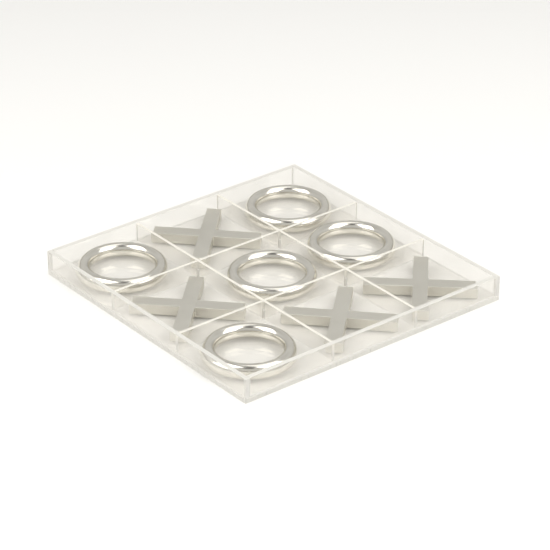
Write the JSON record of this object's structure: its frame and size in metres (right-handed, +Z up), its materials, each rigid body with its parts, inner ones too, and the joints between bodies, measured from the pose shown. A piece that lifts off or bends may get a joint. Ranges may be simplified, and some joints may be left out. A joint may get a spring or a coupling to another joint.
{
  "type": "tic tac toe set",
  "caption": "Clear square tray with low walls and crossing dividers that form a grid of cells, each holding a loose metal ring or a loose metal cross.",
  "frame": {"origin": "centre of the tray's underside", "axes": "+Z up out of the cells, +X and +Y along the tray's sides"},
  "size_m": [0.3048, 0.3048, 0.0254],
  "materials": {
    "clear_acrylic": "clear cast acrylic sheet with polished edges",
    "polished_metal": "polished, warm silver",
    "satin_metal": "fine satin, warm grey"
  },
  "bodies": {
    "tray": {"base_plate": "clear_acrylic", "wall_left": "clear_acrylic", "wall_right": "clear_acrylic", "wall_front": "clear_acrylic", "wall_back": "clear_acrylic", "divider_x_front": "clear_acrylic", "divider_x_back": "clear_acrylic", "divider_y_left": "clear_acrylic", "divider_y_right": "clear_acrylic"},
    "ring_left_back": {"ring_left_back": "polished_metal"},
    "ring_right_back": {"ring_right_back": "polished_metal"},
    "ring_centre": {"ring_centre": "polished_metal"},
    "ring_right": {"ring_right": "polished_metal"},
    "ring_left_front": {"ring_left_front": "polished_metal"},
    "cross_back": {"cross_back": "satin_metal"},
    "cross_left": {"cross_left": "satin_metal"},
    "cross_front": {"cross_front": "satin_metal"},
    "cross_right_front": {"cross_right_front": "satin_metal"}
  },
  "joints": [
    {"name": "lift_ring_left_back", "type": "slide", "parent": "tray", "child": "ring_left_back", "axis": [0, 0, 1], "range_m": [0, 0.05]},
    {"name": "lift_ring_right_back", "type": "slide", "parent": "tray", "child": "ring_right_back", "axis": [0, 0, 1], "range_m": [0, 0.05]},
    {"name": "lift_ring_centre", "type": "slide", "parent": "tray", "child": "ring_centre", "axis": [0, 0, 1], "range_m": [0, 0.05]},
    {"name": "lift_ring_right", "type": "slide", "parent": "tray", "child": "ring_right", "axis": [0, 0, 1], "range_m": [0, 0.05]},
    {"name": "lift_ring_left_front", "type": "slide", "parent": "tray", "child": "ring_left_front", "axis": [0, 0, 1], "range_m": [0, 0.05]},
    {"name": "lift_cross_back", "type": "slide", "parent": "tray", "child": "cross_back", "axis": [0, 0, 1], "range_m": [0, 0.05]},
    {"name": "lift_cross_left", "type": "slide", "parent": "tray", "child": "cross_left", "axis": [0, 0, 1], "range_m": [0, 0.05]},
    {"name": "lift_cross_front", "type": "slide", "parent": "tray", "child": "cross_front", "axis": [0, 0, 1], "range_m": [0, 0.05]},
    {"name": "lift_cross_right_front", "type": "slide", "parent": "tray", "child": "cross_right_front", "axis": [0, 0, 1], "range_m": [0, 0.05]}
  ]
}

● **EXERCISE DIRECTIONS**
Copy all data exactly, start to finish.

● **SOLVED PROBLEM**
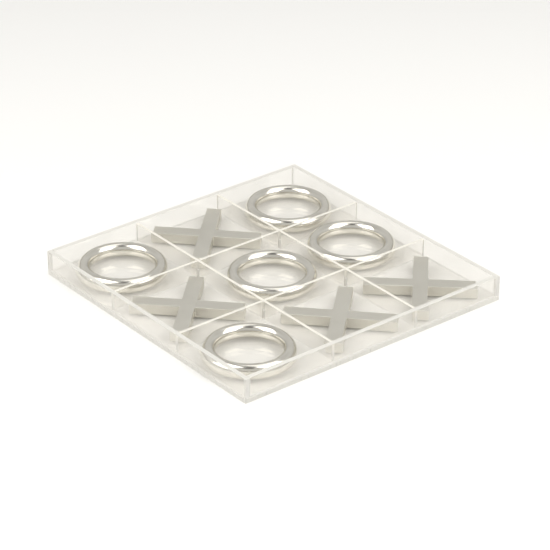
Write the JSON record of this object's structure: its frame and size in metres (right-handed, +Z up), its materials, each rigid body with its parts, inner ones too, and the joints between bodies, measured from the pose shown. A piece that lifts off or bends may get a joint. Ranges may be simplified, and some joints may be left out. A joint may get a spring or a coupling to another joint.
{
  "type": "tic tac toe set",
  "caption": "Clear square tray with low walls and crossing dividers that form a grid of cells, each holding a loose metal ring or a loose metal cross.",
  "frame": {"origin": "centre of the tray's underside", "axes": "+Z up out of the cells, +X and +Y along the tray's sides"},
  "size_m": [0.3048, 0.3048, 0.0254],
  "materials": {
    "clear_acrylic": "clear cast acrylic sheet with polished edges",
    "polished_metal": "polished, warm silver",
    "satin_metal": "fine satin, warm grey"
  },
  "bodies": {
    "tray": {"base_plate": "clear_acrylic", "wall_left": "clear_acrylic", "wall_right": "clear_acrylic", "wall_front": "clear_acrylic", "wall_back": "clear_acrylic", "divider_x_front": "clear_acrylic", "divider_x_back": "clear_acrylic", "divider_y_left": "clear_acrylic", "divider_y_right": "clear_acrylic"},
    "ring_left_back": {"ring_left_back": "polished_metal"},
    "ring_right_back": {"ring_right_back": "polished_metal"},
    "ring_centre": {"ring_centre": "polished_metal"},
    "ring_right": {"ring_right": "polished_metal"},
    "ring_left_front": {"ring_left_front": "polished_metal"},
    "cross_back": {"cross_back": "satin_metal"},
    "cross_left": {"cross_left": "satin_metal"},
    "cross_front": {"cross_front": "satin_metal"},
    "cross_right_front": {"cross_right_front": "satin_metal"}
  },
  "joints": [
    {"name": "lift_ring_left_back", "type": "slide", "parent": "tray", "child": "ring_left_back", "axis": [0, 0, 1], "range_m": [0, 0.05]},
    {"name": "lift_ring_right_back", "type": "slide", "parent": "tray", "child": "ring_right_back", "axis": [0, 0, 1], "range_m": [0, 0.05]},
    {"name": "lift_ring_centre", "type": "slide", "parent": "tray", "child": "ring_centre", "axis": [0, 0, 1], "range_m": [0, 0.05]},
    {"name": "lift_ring_right", "type": "slide", "parent": "tray", "child": "ring_right", "axis": [0, 0, 1], "range_m": [0, 0.05]},
    {"name": "lift_ring_left_front", "type": "slide", "parent": "tray", "child": "ring_left_front", "axis": [0, 0, 1], "range_m": [0, 0.05]},
    {"name": "lift_cross_back", "type": "slide", "parent": "tray", "child": "cross_back", "axis": [0, 0, 1], "range_m": [0, 0.05]},
    {"name": "lift_cross_left", "type": "slide", "parent": "tray", "child": "cross_left", "axis": [0, 0, 1], "range_m": [0, 0.05]},
    {"name": "lift_cross_front", "type": "slide", "parent": "tray", "child": "cross_front", "axis": [0, 0, 1], "range_m": [0, 0.05]},
    {"name": "lift_cross_right_front", "type": "slide", "parent": "tray", "child": "cross_right_front", "axis": [0, 0, 1], "range_m": [0, 0.05]}
  ]
}